Humanizer icon indicating copy to clipboard operation
Humanizer copied to clipboard

Localize Pluralize/Singularize (WAS: Localizable InflectorExtensions)

Open kblok opened this issue 11 years ago • 14 comments

I'd like to implement an Spanish implementation for the InflectorExtensions. I don't know if there is an ongoing work on this topic (the issue #132 is quite related to this)

I think we should have a culture specific provider responsible of filling the rules list and then simply (?) write regex rules for each language.

What do you think @MehdiK ?

kblok avatar Apr 12 '14 16:04 kblok

I think by inflector methods you only mean Pluralize and Singularize here, right?

This is a great idea. We can extract the localizable logic out of the class, implement a default pluralizer/singularizer/inflector class with the current logic (excluding the rules) and provide hooks for injecting the rules etc; kinda like how NumberToWordsConverter is implemented.

What does the localisation committee think? /cc @harouny, @JonasJensen, @mexx, @mnowacki, @hazzik, @thunsaker, @henriksen, @ekblom, @akamud, @ignorkulman, @Borzoo, @onovotny

MehdiK avatar Apr 12 '14 18:04 MehdiK

Yes, I'm talking about the Pluralize and Singularize feature. This is what I have in mind:

  • InflectorExtensions should only have extension methods logic
  • An IInflector which could have the same API as the extension methods
  • As you say we could have a DefaultInflactor with the current behavior but with no explicit rules
  • New classes EnglishInflector and SpanishInflector which could inherit from DefaultInflector and with the responsibility of filling the Plurals, Singulars and Uncountable lists

I think that the Spanish language has similar rules than the english language regarding singularity and plurality (It has uncountable, singular only, plural only and irregular words) so the behavior could be the same. Another language could choose between inherits from DefaultInflector or just implementing the IInflector interface.

I have my doubts if IInflector, DefaultInflector, EnglishInflector, etc should have some sufix (Provider? Engine?)

kblok avatar Apr 12 '14 19:04 kblok

Before going too far, I'd like to confirm that it is actually possible to implement this logic in other languages too, either through changing the rules or implementation from scratch. Depending on the complexities of other languages we may have to choose a different design or think harder about this. Sometimes language rules get way too complex (#64)! I have considered creating a new Humanizer.Dictionary package that deals with this and other language specific word manipulations, and I still think that's a viable solution.

FWIW the English implementation is relatively buggy too. See #142 for more details.

MehdiK avatar Apr 12 '14 19:04 MehdiK

After looking at the InflectorExtension implementation I can say this implementation would work with Portuguese. The "normal" rules aren't too complex. The problem with the plural for portuguese is that, although it may look simple, its exception rules depend on Etymology or word's accent. Making it impossible to predict what the correct plural form would be.

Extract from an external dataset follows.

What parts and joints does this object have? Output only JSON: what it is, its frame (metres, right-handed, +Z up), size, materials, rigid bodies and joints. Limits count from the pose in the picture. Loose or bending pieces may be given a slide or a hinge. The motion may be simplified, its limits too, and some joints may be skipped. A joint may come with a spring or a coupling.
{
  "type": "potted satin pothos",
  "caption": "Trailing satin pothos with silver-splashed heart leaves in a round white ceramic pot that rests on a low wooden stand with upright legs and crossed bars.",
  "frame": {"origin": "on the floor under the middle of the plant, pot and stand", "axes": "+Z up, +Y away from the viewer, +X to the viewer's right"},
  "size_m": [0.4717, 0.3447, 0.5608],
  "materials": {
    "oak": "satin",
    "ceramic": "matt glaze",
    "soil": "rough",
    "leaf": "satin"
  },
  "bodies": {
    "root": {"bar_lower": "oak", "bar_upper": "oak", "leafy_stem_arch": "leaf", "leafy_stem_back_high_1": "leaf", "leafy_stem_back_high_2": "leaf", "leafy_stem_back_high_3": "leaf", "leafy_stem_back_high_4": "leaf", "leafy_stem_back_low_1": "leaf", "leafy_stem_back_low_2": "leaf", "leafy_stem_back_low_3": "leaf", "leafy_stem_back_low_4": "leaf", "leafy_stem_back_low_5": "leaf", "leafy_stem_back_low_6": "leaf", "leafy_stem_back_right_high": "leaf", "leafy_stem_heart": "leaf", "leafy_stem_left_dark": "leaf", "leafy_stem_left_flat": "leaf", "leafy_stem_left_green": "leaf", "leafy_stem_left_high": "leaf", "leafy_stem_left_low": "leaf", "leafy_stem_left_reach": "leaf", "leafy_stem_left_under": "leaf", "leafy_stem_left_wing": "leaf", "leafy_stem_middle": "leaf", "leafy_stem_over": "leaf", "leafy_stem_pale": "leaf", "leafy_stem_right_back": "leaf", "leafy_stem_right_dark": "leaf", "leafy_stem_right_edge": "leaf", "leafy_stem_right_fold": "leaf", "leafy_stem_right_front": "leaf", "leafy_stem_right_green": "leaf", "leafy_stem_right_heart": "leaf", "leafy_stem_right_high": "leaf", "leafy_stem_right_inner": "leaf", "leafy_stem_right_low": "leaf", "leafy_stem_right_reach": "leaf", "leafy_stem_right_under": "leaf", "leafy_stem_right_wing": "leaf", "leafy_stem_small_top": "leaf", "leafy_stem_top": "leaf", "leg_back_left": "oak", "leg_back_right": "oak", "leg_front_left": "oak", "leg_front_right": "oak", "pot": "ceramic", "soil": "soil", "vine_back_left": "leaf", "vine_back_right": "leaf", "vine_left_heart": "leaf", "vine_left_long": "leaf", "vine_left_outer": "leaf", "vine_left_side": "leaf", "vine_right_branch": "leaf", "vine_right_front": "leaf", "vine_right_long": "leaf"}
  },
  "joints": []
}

For example, there's a rule that says that words that end with "ão" will have "ões" in its plural form:

coração -> corações
cordão -> cordões

But there are some words that don't follow that rule:

órgão -> órgãos
alemão -> alemães
cão - cães

In some cases this rule changes because the accentuated syllable is not the last one. But some words won't even follow this rule (and as far as I know, there is no rule for these kind of words):

mão -> mãos
artesão -> artesãos

To ensure a more accurate translation we will indeed need a dictionary. Probably something similar happens in English and Spanish.

akamud avatar Apr 15 '14 01:04 akamud

Spanish rules are similar, I tried to explain some of these with regard to the ordinals #212

On Mon, Apr 14, 2014 at 6:29 PM, Mahmoud Ali [email protected] wrote:

After looking at the InflectorExtension implementation I can say this implementation would work with Portuguese. The "normal" rules aren't too complex. The problem with the plural for portuguese is that, although it may look simple, its exception rules depend on Etimology or word's accent. Making it impossible to predict what the correct plural form would be. For example, there's a rule that says that words that ends with "ão" will have "ões" in its plural form:

coração -> corações
cordão -> cordões

But there are some words that don't follow that rule:

órgão -> órgãos
alemão -> alemães
cão - cães

In some cases this rule changes because the accentuated syllable is not the last one. But some words won't even follow this rule (and as far as I know, there is no rule for these kind of words):

mão -> mãos
artesão -> artesãos

To ensure a more accurate translation we will indeed need a dictionary. Probably something similar happens in English and Spanish.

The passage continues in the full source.